**What is asked:** Set down the material exactly as given, please, from its first line through the line that includes "follows from them".

**Data provided:**
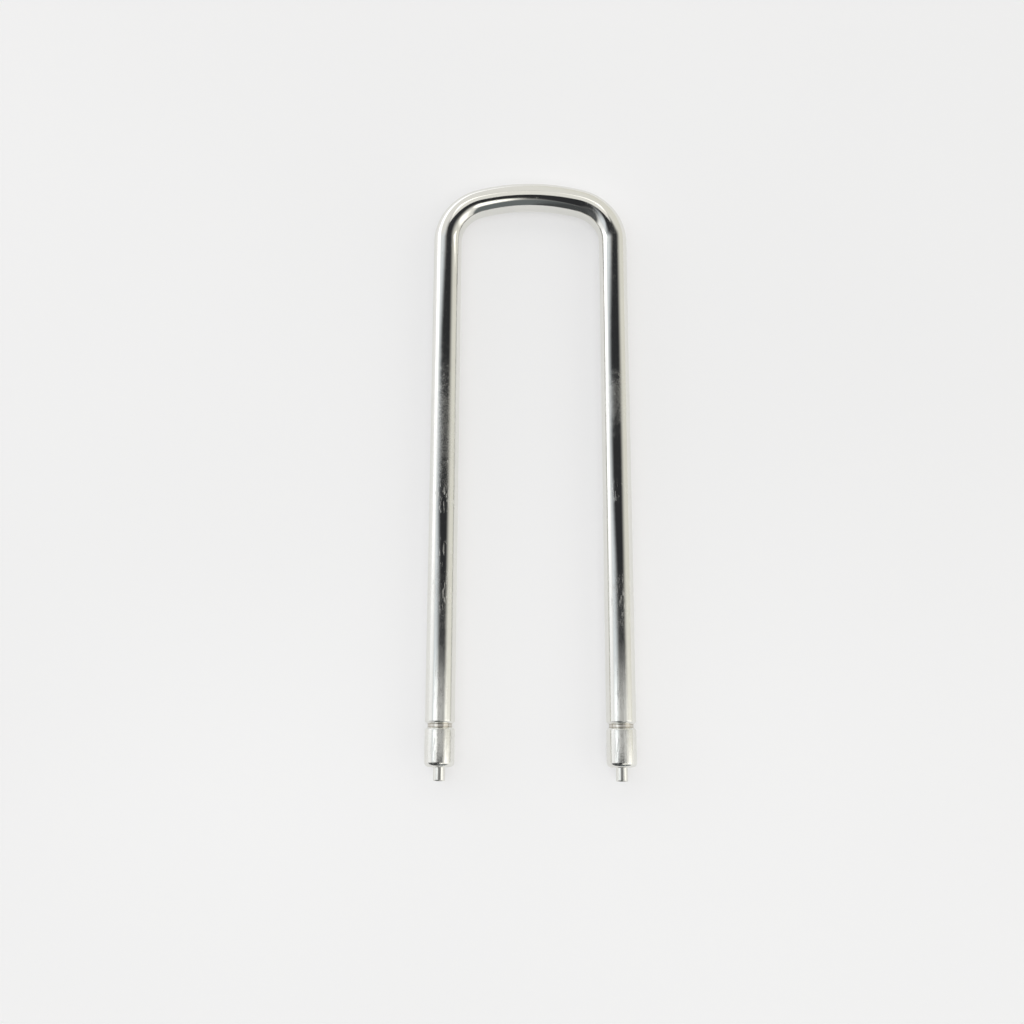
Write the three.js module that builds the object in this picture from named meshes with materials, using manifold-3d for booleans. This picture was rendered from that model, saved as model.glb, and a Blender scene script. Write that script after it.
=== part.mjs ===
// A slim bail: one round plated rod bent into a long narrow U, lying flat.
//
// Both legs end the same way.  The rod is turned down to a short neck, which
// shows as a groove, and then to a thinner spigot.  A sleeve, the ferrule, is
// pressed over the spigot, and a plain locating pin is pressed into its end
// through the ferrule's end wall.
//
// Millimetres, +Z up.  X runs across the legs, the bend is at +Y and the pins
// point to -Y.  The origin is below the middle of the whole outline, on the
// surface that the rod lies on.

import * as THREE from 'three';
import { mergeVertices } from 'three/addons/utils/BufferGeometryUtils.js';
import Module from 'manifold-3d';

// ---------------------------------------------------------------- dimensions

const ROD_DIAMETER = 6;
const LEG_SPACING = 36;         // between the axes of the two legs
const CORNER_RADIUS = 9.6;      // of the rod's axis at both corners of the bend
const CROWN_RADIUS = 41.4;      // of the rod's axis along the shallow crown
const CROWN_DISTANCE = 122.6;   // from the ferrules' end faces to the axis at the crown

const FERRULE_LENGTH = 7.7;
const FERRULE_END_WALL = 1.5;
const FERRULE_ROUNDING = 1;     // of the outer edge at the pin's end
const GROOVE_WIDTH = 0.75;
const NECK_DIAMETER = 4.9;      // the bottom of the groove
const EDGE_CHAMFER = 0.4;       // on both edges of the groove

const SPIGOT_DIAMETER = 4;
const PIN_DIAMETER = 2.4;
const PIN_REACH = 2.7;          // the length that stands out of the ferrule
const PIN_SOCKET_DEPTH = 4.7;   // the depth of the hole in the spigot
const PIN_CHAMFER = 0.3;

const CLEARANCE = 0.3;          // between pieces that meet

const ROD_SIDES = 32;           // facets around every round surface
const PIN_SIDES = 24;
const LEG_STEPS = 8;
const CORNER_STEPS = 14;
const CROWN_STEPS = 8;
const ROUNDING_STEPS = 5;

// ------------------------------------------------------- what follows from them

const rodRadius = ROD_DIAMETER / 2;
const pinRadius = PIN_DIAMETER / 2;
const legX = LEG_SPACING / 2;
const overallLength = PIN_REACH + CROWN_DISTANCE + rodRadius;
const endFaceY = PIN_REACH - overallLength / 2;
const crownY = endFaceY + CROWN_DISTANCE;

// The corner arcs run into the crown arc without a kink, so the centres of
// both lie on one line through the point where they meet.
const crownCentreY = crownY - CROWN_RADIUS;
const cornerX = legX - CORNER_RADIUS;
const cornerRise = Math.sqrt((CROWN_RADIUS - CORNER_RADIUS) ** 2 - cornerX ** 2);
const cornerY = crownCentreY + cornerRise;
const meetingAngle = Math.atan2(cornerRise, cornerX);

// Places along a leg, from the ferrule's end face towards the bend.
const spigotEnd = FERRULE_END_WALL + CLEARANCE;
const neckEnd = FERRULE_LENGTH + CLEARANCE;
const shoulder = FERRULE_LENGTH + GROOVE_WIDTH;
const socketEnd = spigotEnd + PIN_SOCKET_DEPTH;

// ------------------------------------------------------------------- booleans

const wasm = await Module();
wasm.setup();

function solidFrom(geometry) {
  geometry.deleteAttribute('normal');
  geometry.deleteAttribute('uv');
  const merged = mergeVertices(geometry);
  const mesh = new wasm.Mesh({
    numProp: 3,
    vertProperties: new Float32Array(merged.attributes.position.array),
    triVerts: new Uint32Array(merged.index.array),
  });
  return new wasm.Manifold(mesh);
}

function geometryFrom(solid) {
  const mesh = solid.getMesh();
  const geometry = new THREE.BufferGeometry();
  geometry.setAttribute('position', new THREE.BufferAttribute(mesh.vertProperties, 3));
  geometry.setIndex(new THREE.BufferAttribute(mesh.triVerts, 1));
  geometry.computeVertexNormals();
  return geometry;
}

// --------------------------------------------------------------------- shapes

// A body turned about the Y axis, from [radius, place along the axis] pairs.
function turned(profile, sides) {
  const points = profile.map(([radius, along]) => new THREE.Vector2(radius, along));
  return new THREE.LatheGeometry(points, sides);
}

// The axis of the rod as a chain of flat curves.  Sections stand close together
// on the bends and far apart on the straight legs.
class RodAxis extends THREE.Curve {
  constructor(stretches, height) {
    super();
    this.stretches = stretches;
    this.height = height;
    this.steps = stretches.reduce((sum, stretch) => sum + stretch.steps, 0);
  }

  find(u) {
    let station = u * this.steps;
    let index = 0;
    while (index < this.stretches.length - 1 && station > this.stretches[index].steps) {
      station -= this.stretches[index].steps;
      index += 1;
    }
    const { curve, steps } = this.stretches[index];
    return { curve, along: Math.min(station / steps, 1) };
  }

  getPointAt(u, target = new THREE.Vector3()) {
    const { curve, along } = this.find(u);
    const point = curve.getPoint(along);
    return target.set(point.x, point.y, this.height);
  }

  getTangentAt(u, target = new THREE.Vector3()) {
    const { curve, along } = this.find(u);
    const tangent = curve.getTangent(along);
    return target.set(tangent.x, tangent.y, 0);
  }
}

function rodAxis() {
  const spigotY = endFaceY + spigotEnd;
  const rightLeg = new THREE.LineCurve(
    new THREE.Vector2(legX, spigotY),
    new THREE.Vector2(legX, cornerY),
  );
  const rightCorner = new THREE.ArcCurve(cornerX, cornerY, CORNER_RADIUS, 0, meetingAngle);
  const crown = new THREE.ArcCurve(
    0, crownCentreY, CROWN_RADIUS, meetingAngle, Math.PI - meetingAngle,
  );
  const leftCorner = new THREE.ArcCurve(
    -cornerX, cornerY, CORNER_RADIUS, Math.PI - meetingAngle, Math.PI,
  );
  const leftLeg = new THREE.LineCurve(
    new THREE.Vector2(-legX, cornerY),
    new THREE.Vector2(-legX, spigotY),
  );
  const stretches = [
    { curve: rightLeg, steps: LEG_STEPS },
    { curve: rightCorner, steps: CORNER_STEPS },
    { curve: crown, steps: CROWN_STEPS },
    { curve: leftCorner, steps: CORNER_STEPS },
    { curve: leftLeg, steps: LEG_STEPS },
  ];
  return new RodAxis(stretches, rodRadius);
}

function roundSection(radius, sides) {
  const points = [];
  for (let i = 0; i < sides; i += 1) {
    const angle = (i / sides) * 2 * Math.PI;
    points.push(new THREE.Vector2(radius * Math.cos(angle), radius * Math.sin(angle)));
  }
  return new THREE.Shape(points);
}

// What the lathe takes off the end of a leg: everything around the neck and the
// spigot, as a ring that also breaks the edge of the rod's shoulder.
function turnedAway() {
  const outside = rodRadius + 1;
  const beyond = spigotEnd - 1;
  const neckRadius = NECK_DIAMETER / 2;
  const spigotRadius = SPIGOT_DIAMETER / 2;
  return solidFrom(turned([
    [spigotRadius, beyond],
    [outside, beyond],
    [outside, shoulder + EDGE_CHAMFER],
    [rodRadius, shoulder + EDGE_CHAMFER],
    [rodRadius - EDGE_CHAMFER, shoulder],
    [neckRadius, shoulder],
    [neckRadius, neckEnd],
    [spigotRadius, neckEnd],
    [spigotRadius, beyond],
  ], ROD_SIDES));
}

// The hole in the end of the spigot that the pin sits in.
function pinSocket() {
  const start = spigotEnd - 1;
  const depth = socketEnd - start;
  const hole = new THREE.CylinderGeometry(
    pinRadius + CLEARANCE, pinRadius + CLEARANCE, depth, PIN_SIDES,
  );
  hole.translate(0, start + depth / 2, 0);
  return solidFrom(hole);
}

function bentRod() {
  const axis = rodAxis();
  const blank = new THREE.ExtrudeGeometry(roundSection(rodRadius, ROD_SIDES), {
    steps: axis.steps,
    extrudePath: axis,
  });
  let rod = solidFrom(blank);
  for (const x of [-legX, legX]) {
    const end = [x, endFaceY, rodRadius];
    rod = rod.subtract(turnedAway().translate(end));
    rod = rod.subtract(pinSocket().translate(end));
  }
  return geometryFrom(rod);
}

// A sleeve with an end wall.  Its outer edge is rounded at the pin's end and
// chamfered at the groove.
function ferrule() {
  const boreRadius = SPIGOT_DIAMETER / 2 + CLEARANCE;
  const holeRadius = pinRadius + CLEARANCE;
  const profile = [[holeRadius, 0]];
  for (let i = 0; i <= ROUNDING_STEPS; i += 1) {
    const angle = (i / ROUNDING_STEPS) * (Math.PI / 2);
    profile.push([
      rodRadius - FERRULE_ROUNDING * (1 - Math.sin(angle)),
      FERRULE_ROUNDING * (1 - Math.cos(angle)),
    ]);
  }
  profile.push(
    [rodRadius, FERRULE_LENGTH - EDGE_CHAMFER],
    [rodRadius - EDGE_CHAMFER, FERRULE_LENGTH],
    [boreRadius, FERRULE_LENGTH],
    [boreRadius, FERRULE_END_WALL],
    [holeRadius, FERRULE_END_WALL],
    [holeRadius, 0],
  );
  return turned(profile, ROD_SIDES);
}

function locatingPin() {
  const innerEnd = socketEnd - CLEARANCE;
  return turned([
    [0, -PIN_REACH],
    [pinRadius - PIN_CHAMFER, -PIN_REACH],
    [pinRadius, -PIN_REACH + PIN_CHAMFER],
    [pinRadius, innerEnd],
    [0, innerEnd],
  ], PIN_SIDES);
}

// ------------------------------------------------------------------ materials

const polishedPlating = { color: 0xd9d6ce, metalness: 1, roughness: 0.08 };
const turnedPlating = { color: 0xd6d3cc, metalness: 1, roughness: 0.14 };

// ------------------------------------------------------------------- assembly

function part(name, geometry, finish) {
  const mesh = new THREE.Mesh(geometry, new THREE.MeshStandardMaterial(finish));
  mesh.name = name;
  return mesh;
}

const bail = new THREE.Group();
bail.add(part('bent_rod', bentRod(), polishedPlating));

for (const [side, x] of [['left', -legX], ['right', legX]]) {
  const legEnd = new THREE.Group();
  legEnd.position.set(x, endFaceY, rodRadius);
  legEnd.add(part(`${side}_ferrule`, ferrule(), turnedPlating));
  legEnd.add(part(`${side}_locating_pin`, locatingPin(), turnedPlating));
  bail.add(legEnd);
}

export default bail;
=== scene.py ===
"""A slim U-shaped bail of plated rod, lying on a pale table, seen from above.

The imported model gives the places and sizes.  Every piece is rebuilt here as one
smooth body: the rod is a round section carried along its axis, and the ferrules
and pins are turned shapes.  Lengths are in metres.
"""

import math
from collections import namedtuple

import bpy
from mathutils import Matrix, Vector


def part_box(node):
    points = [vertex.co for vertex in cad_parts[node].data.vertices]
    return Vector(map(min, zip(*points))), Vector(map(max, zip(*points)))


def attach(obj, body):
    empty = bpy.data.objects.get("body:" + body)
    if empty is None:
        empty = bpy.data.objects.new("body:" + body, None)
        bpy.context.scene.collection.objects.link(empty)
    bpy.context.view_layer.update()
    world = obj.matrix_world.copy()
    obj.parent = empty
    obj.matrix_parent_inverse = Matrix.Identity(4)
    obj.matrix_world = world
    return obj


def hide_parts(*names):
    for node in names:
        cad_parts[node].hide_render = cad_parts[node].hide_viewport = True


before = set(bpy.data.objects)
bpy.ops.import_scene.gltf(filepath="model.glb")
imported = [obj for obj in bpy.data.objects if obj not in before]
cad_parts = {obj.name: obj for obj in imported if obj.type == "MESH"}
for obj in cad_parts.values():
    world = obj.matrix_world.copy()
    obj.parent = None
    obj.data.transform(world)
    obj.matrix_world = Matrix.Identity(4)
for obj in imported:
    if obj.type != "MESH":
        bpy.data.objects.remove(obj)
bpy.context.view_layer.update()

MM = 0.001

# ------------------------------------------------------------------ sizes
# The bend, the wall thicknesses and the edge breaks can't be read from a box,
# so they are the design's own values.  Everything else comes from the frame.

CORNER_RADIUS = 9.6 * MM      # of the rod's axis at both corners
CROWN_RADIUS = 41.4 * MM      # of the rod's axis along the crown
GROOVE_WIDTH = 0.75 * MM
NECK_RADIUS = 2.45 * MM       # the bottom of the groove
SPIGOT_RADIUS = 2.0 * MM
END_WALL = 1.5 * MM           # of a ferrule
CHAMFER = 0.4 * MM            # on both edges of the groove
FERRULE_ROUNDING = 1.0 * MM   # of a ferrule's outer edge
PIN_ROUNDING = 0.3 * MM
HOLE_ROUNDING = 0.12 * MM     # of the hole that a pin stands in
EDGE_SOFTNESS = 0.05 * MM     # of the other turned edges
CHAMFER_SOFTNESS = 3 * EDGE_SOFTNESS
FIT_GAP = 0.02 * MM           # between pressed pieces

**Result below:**
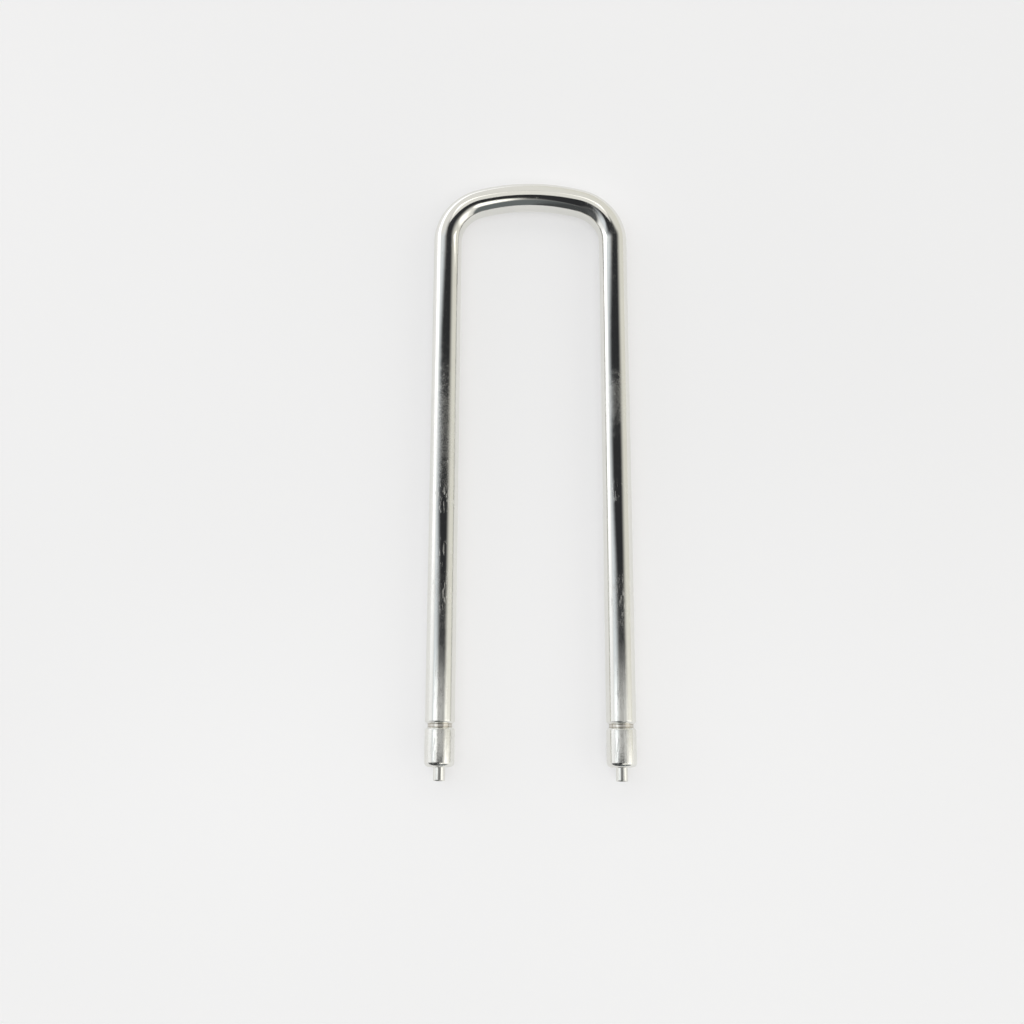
Write the three.js module that builds the object in this picture from named meshes with materials, using manifold-3d for booleans. This picture was rendered from that model, saved as model.glb, and a Blender scene script. Write that script after it.
=== part.mjs ===
// A slim bail: one round plated rod bent into a long narrow U, lying flat.
//
// Both legs end the same way.  The rod is turned down to a short neck, which
// shows as a groove, and then to a thinner spigot.  A sleeve, the ferrule, is
// pressed over the spigot, and a plain locating pin is pressed into its end
// through the ferrule's end wall.
//
// Millimetres, +Z up.  X runs across the legs, the bend is at +Y and the pins
// point to -Y.  The origin is below the middle of the whole outline, on the
// surface that the rod lies on.

import * as THREE from 'three';
import { mergeVertices } from 'three/addons/utils/BufferGeometryUtils.js';
import Module from 'manifold-3d';

// ---------------------------------------------------------------- dimensions

const ROD_DIAMETER = 6;
const LEG_SPACING = 36;         // between the axes of the two legs
const CORNER_RADIUS = 9.6;      // of the rod's axis at both corners of the bend
const CROWN_RADIUS = 41.4;      // of the rod's axis along the shallow crown
const CROWN_DISTANCE = 122.6;   // from the ferrules' end faces to the axis at the crown

const FERRULE_LENGTH = 7.7;
const FERRULE_END_WALL = 1.5;
const FERRULE_ROUNDING = 1;     // of the outer edge at the pin's end
const GROOVE_WIDTH = 0.75;
const NECK_DIAMETER = 4.9;      // the bottom of the groove
const EDGE_CHAMFER = 0.4;       // on both edges of the groove

const SPIGOT_DIAMETER = 4;
const PIN_DIAMETER = 2.4;
const PIN_REACH = 2.7;          // the length that stands out of the ferrule
const PIN_SOCKET_DEPTH = 4.7;   // the depth of the hole in the spigot
const PIN_CHAMFER = 0.3;

const CLEARANCE = 0.3;          // between pieces that meet

const ROD_SIDES = 32;           // facets around every round surface
const PIN_SIDES = 24;
const LEG_STEPS = 8;
const CORNER_STEPS = 14;
const CROWN_STEPS = 8;
const ROUNDING_STEPS = 5;

// ------------------------------------------------------- what follows from them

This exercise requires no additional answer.